One hundred forty-eight corneal grafts, representing 128 individuals, were included in the study. Baseline demographic data are detailed in Table 1 . The 148 grafts consisted of 102 PK procedures and 46 DALK procedures (25 DALKa and 21 DALKm), with mean ages at operation of 26.7 and 29.3 years, respectively. The mean ages ( P = .14) and ethnic ( P = .33) and gender ( P = .36) distributions between the 2 groups were not significantly different. The mean preoperative VA of eyes treated with PK (1.53 logMAR units) was significantly worse than those treated with DALK (1.13 logMAR units; P < .001).
|Primary Keratoplasty Type|
|Total (n = 148)||PK (n = 102)||DALK (n = 46)||P Value|
|Mean age (SD), yrs||27.3||26.7 (10.9)||29.3 (9.2)||.14 a|
|Women, no. (%)||50 (33.8)||32 (31.4)||18 (39.1)||.36 b|
|Race, no. (%)||.33 b|
|Chinese||51 (34.5)||37 (36.3)||14 (30.4)|
|Malay||29 (19.6)||17 (16.7)||12 (26.1)|
|Indian||57 (38.5)||42 (41.2)||15 (32.6)|
|Other||11 (7.4)||6 (5.9)||5 (10.9)|
|Preoperative visual acuity (logMAR)||1.4||1.53||1.13||< .001 a|
The decision tree used in the analysis is shown in Figure 1 . The various event incidences, seen as percentages underneath each branch, are derived from the incidences observed in the patient cohort. The DALK procedure resulted in better 1-year VA outcomes than PK did, with expected VAs of 0.24 and 0.27 logMAR, respectively, although the difference was not statistically significant ( P = .901). These VAs correlate with utility values of 0.81 for PK and 0.82 for DALK ( Table 2 ).
|Postoperative utility (at 1 year)||0.81||0.82|
|Utility gain (at 1 year)||0.25||0.26|
|QALYs gained over 20 years a||2.0||2.8|
The mean preoperative VA across the study population was 1.41, which corresponds to a utility of 0.56. The first postoperative year utility gains for PK and DALK compared with no surgical treatment therefore are 0.25 and 0.26, respectively. Because these utility gains are based on VA values that are not statistically different, the possibility that the 2 procedures result in equivalent utility gains in the first year cannot be ruled out. Summing the discounted expected annual utility gains over 20 years after taking graft failures into account, however, results in different total expected utilities, with 2.0 and 2.8 QALYs for PK and DALK, respectively ( Table 2 ).

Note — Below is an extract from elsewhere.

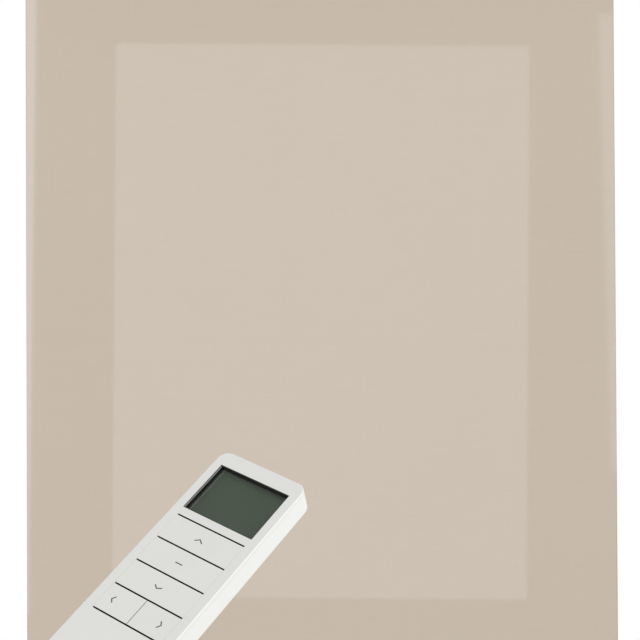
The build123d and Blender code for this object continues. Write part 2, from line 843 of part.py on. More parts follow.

Total costs for each of the procedures are detailed in Table 3 . The cost for PK and DALK are $6830 and $9440, respectively, with most of the difference stemming from higher costs because of longer operative time for DALK. Complication rates and the costs of treating those complications are detailed in Table 4 . The incidence weighted cost of treating complications associated with PK is $670, whereas the cost associated with DALK is $480. Adding the costs of the primary surgeries to the complications costs yields the total costs associated with each procedure. For PK, the total cost is $7500; for DALK, the total cost is $9920.